Porque cada vez mais o que ele (aluno) veio fazer aqui não era o que ele queria, mas o que foi possível. Esse é um processo que a gente vai vendo se aprofundar. Existe uma investida contra a educação pública. Fica evidenciado o tempo todo que não há, por parte do governo, nenhuma intenção de tratar com a necessária seriedade, com o necessário investimento, o cumprimento da legislação, tanto da Lei de Diretrizes e Bases da Educação Nacional (LDB) quanto do Plano Nacional de Educação, já aprovados anteriormente, para que se tenha uma educação pública democrática.

Quais seriam os impactos específicos na UFMG?
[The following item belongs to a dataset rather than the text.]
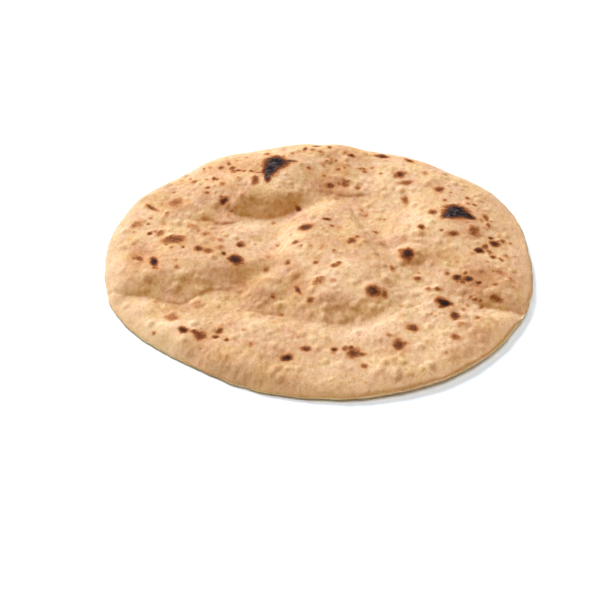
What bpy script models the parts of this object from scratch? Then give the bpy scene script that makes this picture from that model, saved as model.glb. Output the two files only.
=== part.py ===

Não tem eficiência administrativa que dê conta de superar um corte desse tamanho, principalmente porque é algo que já vem acontecendo nos últimos anos de maneira mais drástica. A UFMG não vai ter como honrar pagamentos de serviços que são básicos (luz e água) e a gente não vai ter como adquirir suprimentos, insumos essenciais para laboratórios e salas de aula. Isso vai trazer enorme prejuízo para a formação dos graduandos, para as atividades de ensino, pesquisa e extensão junto às comunidades mais carentes, mais vulnerabilizadas social e economicamente. Essa medida vai provocar uma descontinuidade em tudo o que a gente vinha fazendo. Se já estávamos fazendo de maneira reduzida, agora nós vamos ter que parar de fazer.

Projetos importantes correm o risco de ficarem parados?

Vários. Nós somos pesquisadores, trabalhamos com isso, e temos uma produtividade que não pode ser questionada em função do que representa na vida do ser humano, do cidadão comum, no dia a dia. Por exemplo, nós acabamos de conseguir produzir um aplicativo que apoia jovens com deficiência intelectual na escola de enfermagem. Nós também produzimos o Museu da Matemática. Outro exemplo é o Programa Institucional de Bolsas de Iniciação à Docência (Pibid), que reúne aproximadamente 600 estudantes de graduação, em parceria com redes públicas de ensino, para pensar novos caminhos e experiências para a formação dos professores. Isso tudo está correndo risco porque nós já temos informações, ainda não oficializadas, de que haverá cortes nas bolsas do Pibid por parte do MEC. A falta investimentos prejudica ainda o pronto-atendimento do Hospital das Clínicas da UFMG.

O que isso significa no curto e médio prazos para essas instituições e a pesquisa no Brasil?

Isso vai atingir despesas discricionárias, que são água, segurança, terceirizados, eletricidade, telefonia, internet. As universidades públicas respondem por 95% da pesquisa feita no Brasil, e o país é o 13° no mundo em produção acadêmica de publicações. As universidades públicas formam, educam, produzem remédios, vacinas, novos materiais, políticas públicas, e o orçamento já foi aprovado pelo Congresso, portanto, não pode ser cortado. Esse bloqueio coloca em risco a própria educação superior no país. Em 1988 a gente tinha 400 mil estudantes, hoje tem 1,2 milhão e, na contramão desse dado, o investimento por estudante vem diminuindo a cada ano. Essa ação coloca a perspectiva de um cenário de catástrofe.

O sindicato pretende tomar alguma medida em relação a isso?

Não tem como a APUBH não se envolver. A gente precisa buscar, de alguma forma, reverter esse quadro. Tirar a universidade desse lugar, evitar que os que pretendem destruir a educação pública tenham êxito. Não podemos permitir que isso aconteça. Nós teremos agora no dia 9 de maio, às 11h, na Escola de Engenharia da UFMG, uma assembleia dos docentes, para decidir sobre a adesão à greve nacional da educação no dia 15 de maio, assim como os estudantes e técnicos também terão.